On the Decoding of Polar Codes on Permuted Factor Graphs

TL;DR

This paper proposes a method to improve polar code decoding by using a single decoder for multiple permutations, resulting in better error correction performance suitable for 5G applications.

Contribution

It introduces a way to map factor graph permutations to codeword permutations, enabling a unified decoder and a set of predetermined permutations for enhanced error correction.

Findings

Error-correction performance improved by over 0.25 dB at FER of 10^{-4}

Single decoder can handle multiple permutations effectively

Predetermined permutations enhance decoding success

Abstract

Polar codes are a channel coding scheme for the next generation of wireless communications standard (5G).
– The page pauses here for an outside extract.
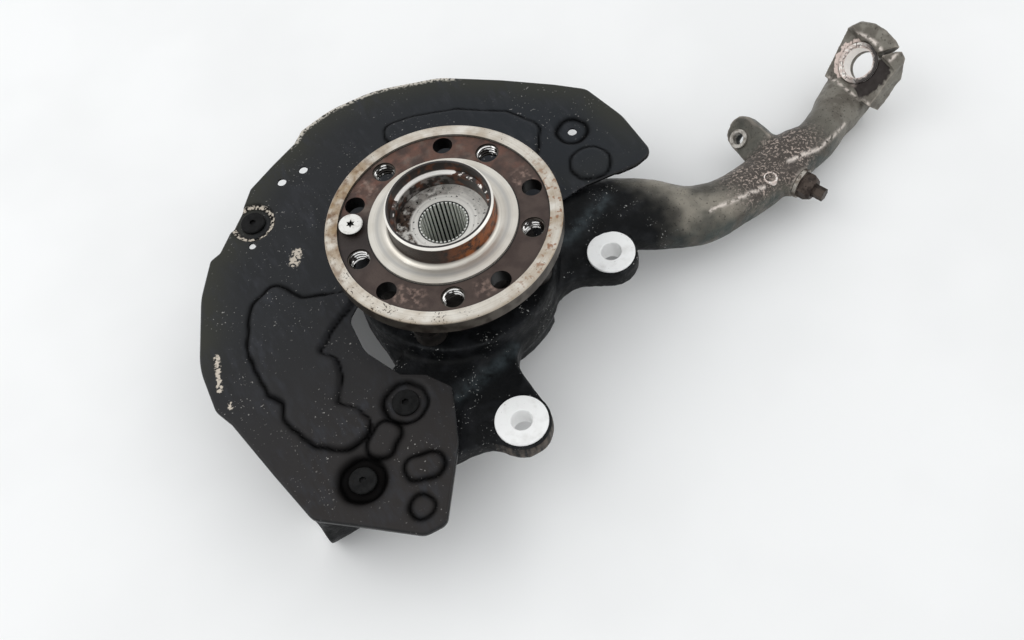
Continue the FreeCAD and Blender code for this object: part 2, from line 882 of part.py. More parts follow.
def neck_solid():
    """Curved neck: sections set close together along a smooth line through its stations."""
    words = ("x", "y", "z", "width", "height")
    stations = [[number("neck_%s_at_%d" % (word, index)) for word in words]
                for index in range(1, len(NECK_STATIONS) + 1)]
    line = Part.BSplineCurve()
    line.interpolate([spot(*station[:3]) for station in stations])
    knots = [line.parameter(spot(*station[:3])) for station in stations]
    wires = []
    steps = 3
    for index in range(len(stations) - 1):
        last_span = index == len(stations) - 2
        for step in range(steps + last_span):
            share = step / steps
            eased = share * share * (3 - 2 * share)
            here = knots[index] + (knots[index + 1] - knots[index]) * share
            width, height = [
                before + (after - before) * eased
                for before, after in zip(stations[index][3:], stations[index + 1][3:])]
            way = line.tangent(here)[0].normalize()
            wires.append(section(line.value(here), way, width, height))
    return Part.makeLoft(wires, True, False)


def plate_solid():
    """Web between housing, caliper ears and rear arm, with its inner corners rounded."""
    ear = number("ear_radius")
    side = number("side_web_radius")
    upper_ear = (number("upper_ear_x"), number("upper_ear_y"))
    lower_ear = (number("lower_ear_x"), number("lower_ear_y"))
    mid_screw = (number("mid_screw_x"), number("mid_screw_y"))
    rear_screw = (number("rear_screw_x"), number("rear_screw_y") + number("rear_web_end"))
    side_top = (number("side_web_x"), number("side_web_top_y"))
    side_foot = (number("side_web_x"), number("side_web_foot_y"))
    faces = [
        disc(0, 0, number("housing_radius") + number("plate_collar")),
        belt((number("upper_web_x"), number("upper_web_y")), ear, upper_ear, ear),
        belt((number("lower_web_x"), number("lower_web_y")), number("lower_web_radius"),
             lower_ear, number("lower_ear_radius")),
        belt((number("rear_web_x"), number("rear_web_y")), ear, rear_screw, ear),
        belt(side_top, side, side_foot, side),
        belt(side_foot, side, mid_screw, number("screw_web_radius")),
    ]
    fillet = number("plate_fillet")
    outline = merged(faces).makeOffset2D(fillet).makeOffset2D(-fillet)
    top = number("plate_level")
    return raised(outline, top - number("plate_thickness"), top)


def arm_solid(name):
    """Arm from the housing to a lower eye, with the eye turned about X at its end."""
    root = (number(name + "_root_x"), number(name + "_root_y"))
    eye_x = number(name + "_eye_x")
    eye_y = number(name + "_eye_y")
    half = number("arm_width") / 2
    top = number("arm_level")
    bottom = top - number("arm_thickness")
    reach = number("eye_radius")
    arm = raised(belt(root, half + 6, (eye_x, eye_y), half), bottom, top)
    centre = spot(eye_x - number("eye_length") / 2, eye_y, number("floor_level") + reach)
    eye = Part.makeCylinder(reach, number("eye_length"), centre, spot(1, 0, 0))
    cheek = Part.makeBox(number("eye_length"), 2 * reach, top - centre.z)
    cheek.translate(centre - spot(0, reach, 0))
    cheek = cheek.common(raised(disc(eye_x, eye_y, half + 3), centre.z, top))
    return arm.multiFuse([cheek, eye]).removeSplitter()


def shield_seat():
    """Level of the pads that the dished screw seats of the shield rest on."""
    return S["shield_level"] - S["dish_depth"] - S["shield_sheet"]


def tongue_solid():
    """Thin tongue from the front eye to the pad of the shield's front screw."""
    radius = number("pad_radius")
    start = (number("front_eye_x") + number("tongue_step_x"),
             number("front_eye_y") + number("tongue_step_y"))
    end = (number("front_screw_x"), number("front_screw_y"))
    return raised(belt(start, number("tongue_radius"), end, radius), number("plate_level"),
                  shield_seat().value)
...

The belief propagation (BP) decoder allows for parallel decoding of polar codes, making it suitable for high throughput applications. However, the error-correction performance of polar codes under BP decoding is far from the requirements of 5G. It has been shown that the error-correction performance of BP can be improved if the decoding is performed on multiple permuted factor graphs of polar codes. However, a different BP decoding scheduling is required for each factor graph permutation which results in the design of a different decoder for each permutation. Moreover, the selection of the different factor graph permutations is at random, which prevents the decoder to achieve a desirable error-correction performance with a small number of permutations. In this paper, we first show that the permutations on the factor graph can be mapped into suitable permutations on the codeword positions. As a result, we can make use of a single decoder for all the permutations. In addition, we introduce a method to construct a set of predetermined permutations which can provide the correct codeword if the decoding fails on the original permutation. We show that for the 5G polar code of length $1024$, the error-correction performance of the proposed decoder is more than $0.25$ dB better than that of the BP decoder with the same number of random permutations at the frame error rate of $10^{-4}$.